Give the number of lines holding the string "body" and nothing more.

>> Begin Data for this exercise

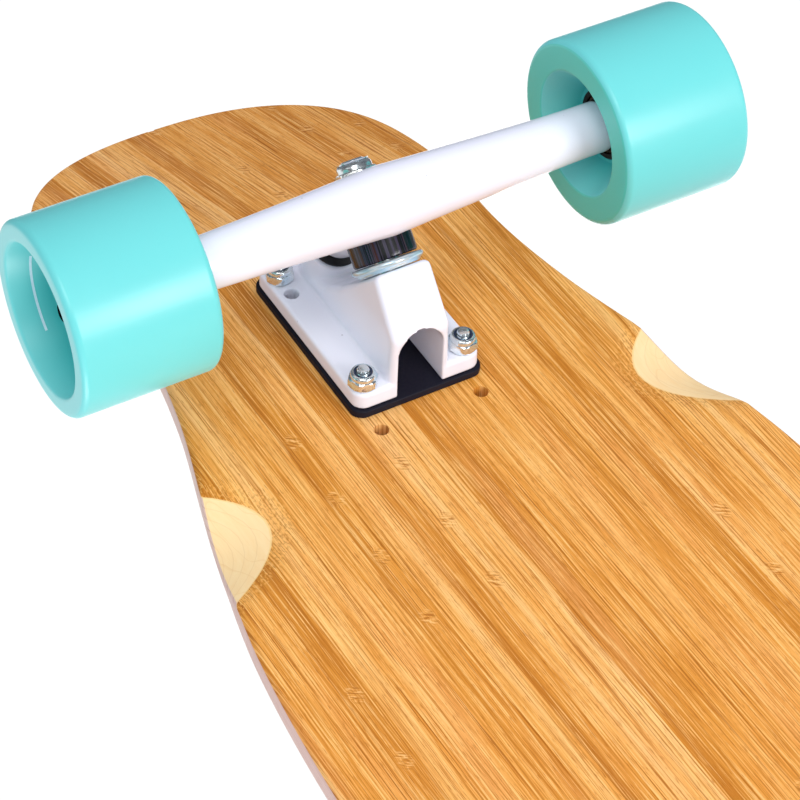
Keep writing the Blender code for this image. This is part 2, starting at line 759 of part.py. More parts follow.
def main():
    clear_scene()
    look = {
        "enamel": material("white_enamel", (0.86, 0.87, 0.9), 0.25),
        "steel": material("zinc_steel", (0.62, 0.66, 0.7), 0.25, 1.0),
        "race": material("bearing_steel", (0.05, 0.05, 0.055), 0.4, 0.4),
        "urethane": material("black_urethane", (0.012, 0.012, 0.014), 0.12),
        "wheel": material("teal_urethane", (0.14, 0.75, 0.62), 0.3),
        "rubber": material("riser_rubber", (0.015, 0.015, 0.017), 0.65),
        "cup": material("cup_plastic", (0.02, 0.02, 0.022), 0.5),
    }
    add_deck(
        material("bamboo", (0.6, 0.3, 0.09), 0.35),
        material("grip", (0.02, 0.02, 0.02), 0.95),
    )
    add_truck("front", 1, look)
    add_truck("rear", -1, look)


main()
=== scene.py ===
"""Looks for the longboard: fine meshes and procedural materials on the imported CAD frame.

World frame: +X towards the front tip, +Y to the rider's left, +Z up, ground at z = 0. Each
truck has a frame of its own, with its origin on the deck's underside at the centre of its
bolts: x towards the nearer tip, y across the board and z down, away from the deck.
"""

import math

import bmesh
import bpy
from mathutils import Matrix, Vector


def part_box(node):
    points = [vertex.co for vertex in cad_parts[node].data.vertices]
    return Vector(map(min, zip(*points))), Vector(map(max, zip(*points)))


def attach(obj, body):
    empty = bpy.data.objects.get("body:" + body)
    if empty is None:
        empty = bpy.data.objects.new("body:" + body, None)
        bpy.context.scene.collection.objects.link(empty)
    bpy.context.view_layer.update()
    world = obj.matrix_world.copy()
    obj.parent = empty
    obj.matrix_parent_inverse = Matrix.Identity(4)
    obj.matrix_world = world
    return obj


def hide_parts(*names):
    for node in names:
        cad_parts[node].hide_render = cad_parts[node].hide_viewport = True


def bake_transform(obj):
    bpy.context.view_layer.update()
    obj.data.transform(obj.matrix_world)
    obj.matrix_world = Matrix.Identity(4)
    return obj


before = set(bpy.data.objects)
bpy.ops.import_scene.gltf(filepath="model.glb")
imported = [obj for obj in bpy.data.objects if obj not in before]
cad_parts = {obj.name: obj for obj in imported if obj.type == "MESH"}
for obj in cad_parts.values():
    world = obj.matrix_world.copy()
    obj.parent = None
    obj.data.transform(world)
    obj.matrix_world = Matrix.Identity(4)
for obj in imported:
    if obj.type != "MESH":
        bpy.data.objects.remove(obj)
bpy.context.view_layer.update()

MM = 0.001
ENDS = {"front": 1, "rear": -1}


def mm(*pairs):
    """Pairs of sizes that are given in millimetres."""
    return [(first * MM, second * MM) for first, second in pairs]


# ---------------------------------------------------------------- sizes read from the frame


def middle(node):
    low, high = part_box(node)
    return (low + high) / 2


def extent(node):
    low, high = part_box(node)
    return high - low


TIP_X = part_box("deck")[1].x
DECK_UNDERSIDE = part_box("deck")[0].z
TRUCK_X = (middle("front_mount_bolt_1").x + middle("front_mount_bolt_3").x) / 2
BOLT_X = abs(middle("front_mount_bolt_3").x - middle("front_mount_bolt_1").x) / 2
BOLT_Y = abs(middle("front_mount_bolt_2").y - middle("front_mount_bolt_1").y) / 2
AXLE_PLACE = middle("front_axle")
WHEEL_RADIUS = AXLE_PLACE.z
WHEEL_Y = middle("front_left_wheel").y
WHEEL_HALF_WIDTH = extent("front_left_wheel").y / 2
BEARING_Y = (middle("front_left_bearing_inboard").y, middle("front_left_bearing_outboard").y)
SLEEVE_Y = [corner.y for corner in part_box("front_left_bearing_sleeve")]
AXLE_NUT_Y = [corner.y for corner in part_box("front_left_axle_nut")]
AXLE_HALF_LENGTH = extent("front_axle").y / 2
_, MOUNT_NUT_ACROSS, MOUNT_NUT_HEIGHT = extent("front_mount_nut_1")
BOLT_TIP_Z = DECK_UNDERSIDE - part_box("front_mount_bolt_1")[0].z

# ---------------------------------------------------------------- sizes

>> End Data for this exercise
>> Begin Data for this exercise

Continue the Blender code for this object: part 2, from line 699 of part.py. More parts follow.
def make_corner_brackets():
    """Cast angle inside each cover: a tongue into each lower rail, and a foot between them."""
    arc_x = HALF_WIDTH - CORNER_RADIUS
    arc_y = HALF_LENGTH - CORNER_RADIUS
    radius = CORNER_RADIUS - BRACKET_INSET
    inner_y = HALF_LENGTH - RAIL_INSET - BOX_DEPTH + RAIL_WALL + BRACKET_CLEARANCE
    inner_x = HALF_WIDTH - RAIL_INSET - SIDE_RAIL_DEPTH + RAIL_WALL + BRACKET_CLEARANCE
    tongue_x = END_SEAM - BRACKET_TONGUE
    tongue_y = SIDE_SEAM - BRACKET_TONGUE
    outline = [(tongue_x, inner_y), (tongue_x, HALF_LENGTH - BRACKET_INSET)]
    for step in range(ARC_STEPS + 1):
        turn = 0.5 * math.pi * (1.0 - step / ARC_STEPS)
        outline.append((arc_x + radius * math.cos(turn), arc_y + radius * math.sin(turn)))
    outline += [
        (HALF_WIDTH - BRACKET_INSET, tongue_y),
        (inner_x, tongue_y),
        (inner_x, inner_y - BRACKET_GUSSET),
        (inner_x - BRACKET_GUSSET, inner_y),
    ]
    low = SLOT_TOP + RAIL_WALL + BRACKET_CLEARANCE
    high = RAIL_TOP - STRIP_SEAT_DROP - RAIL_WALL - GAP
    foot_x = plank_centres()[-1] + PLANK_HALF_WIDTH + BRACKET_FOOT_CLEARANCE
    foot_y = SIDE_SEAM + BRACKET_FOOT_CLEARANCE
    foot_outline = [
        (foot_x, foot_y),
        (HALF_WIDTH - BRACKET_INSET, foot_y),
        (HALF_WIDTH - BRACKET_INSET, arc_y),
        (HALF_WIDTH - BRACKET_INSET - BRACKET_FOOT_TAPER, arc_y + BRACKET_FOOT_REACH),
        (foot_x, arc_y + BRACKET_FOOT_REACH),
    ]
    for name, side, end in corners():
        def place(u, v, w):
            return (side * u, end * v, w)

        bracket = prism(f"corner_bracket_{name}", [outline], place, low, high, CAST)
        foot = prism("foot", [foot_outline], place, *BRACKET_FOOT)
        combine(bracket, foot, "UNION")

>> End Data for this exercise

## [Correct response]
3